:: What to do ::
Quote the whole listing word for word, please.

:: Data lines ::
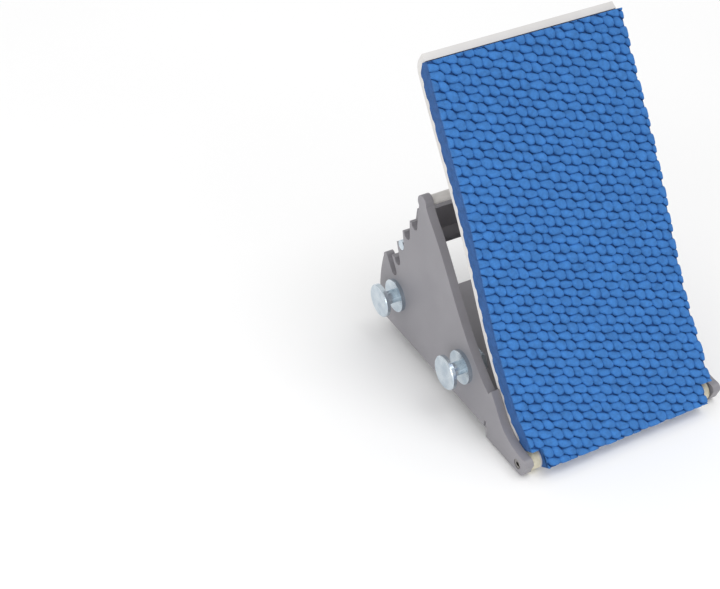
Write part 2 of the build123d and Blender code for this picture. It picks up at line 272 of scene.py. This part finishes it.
def track_rubber(name, top, mid, valley, roughness):
    finish, tree, place = new_finish(name)
    relief = add(tree, "ShaderNodeAttribute", attribute_name="relief")
    # Painted shade and light: by relief, the valleys take the dark colour and the block tops the lighter
    # one.
    painted_relief_shade = add(tree, "ShaderNodeValToRGB", links={"Fac": relief.outputs["Fac"]},
                     stops=[(0.0, linear(valley)), (0.55, linear(mid)), (1.0, linear(top))])
    mottle = add(tree, "ShaderNodeTexNoise", {"Scale": 1000 / MOTTLE_MM, "Detail": 5.0, "Roughness": 0.65},
                 {"Vector": place})
    spread = add(tree, "ShaderNodeMapRange",
                 {"From Min": 0.3, "From Max": 0.7, "To Min": 0.78, "To Max": 1.2},
                 {"Value": mottle.outputs["Fac"]})
    toned = add(tree, "ShaderNodeHueSaturation", {"Fac": 1.0},
                {"Color": painted_relief_shade.outputs["Color"], "Value": spread.outputs["Result"]})
    granule = add(tree, "ShaderNodeTexVoronoi", {"Scale": 1000 / GRANULE_MM}, {"Vector": place})
    rough_skin = add(tree, "ShaderNodeTexNoise", {"Scale": 1000 / SKIN_MM, "Detail": 4.0}, {"Vector": place})
    half_granule = add(tree, "ShaderNodeMath", {1: 0.5}, {0: granule.outputs["Distance"]},
                       operation="MULTIPLY")
    height = add(tree, "ShaderNodeMath", operation="ADD",
                 links={0: half_granule.outputs["Value"], 1: rough_skin.outputs["Fac"]})
    bump = add(tree, "ShaderNodeBump", {"Strength": 0.8, "Distance": 0.0005},
               {"Height": height.outputs["Value"]})
    shader = add(tree, "ShaderNodeBsdfPrincipled",
                 {"Roughness": roughness, "Specular IOR Level": 0.32, "IOR": 1.5},
                 {"Base Color": toned.outputs["Color"], "Normal": bump.outputs["Normal"]})
    add(tree, "ShaderNodeOutputMaterial", links={"Surface": shader.outputs["BSDF"]})
    return finish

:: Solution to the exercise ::
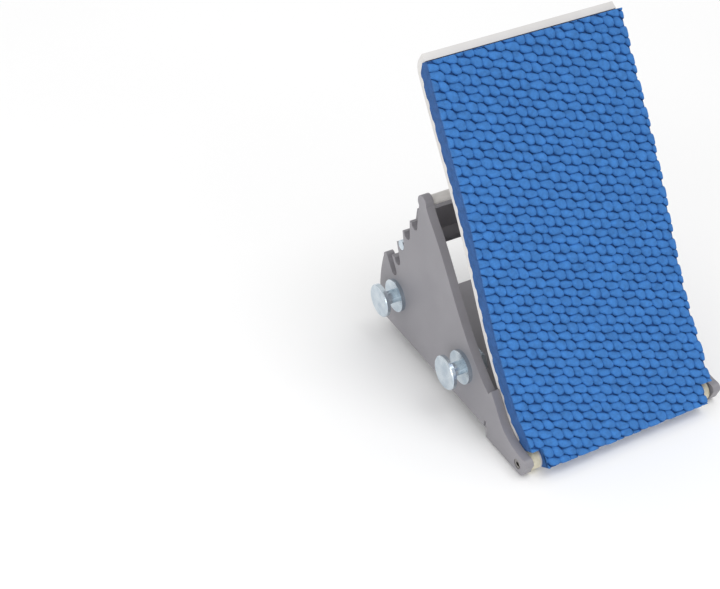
Write part 2 of the build123d and Blender code for this picture. It picks up at line 272 of scene.py. This part finishes it.
def track_rubber(name, top, mid, valley, roughness):
    finish, tree, place = new_finish(name)
    relief = add(tree, "ShaderNodeAttribute", attribute_name="relief")
    # Painted shade and light: by relief, the valleys take the dark colour and the block tops the lighter
    # one.
    painted_relief_shade = add(tree, "ShaderNodeValToRGB", links={"Fac": relief.outputs["Fac"]},
                     stops=[(0.0, linear(valley)), (0.55, linear(mid)), (1.0, linear(top))])
    mottle = add(tree, "ShaderNodeTexNoise", {"Scale": 1000 / MOTTLE_MM, "Detail": 5.0, "Roughness": 0.65},
                 {"Vector": place})
    spread = add(tree, "ShaderNodeMapRange",
                 {"From Min": 0.3, "From Max": 0.7, "To Min": 0.78, "To Max": 1.2},
                 {"Value": mottle.outputs["Fac"]})
    toned = add(tree, "ShaderNodeHueSaturation", {"Fac": 1.0},
                {"Color": painted_relief_shade.outputs["Color"], "Value": spread.outputs["Result"]})
    granule = add(tree, "ShaderNodeTexVoronoi", {"Scale": 1000 / GRANULE_MM}, {"Vector": place})
    rough_skin = add(tree, "ShaderNodeTexNoise", {"Scale": 1000 / SKIN_MM, "Detail": 4.0}, {"Vector": place})
    half_granule = add(tree, "ShaderNodeMath", {1: 0.5}, {0: granule.outputs["Distance"]},
                       operation="MULTIPLY")
    height = add(tree, "ShaderNodeMath", operation="ADD",
                 links={0: half_granule.outputs["Value"], 1: rough_skin.outputs["Fac"]})
    bump = add(tree, "ShaderNodeBump", {"Strength": 0.8, "Distance": 0.0005},
               {"Height": height.outputs["Value"]})
    shader = add(tree, "ShaderNodeBsdfPrincipled",
                 {"Roughness": roughness, "Specular IOR Level": 0.32, "IOR": 1.5},
                 {"Base Color": toned.outputs["Color"], "Normal": bump.outputs["Normal"]})
    add(tree, "ShaderNodeOutputMaterial", links={"Surface": shader.outputs["BSDF"]})
    return finish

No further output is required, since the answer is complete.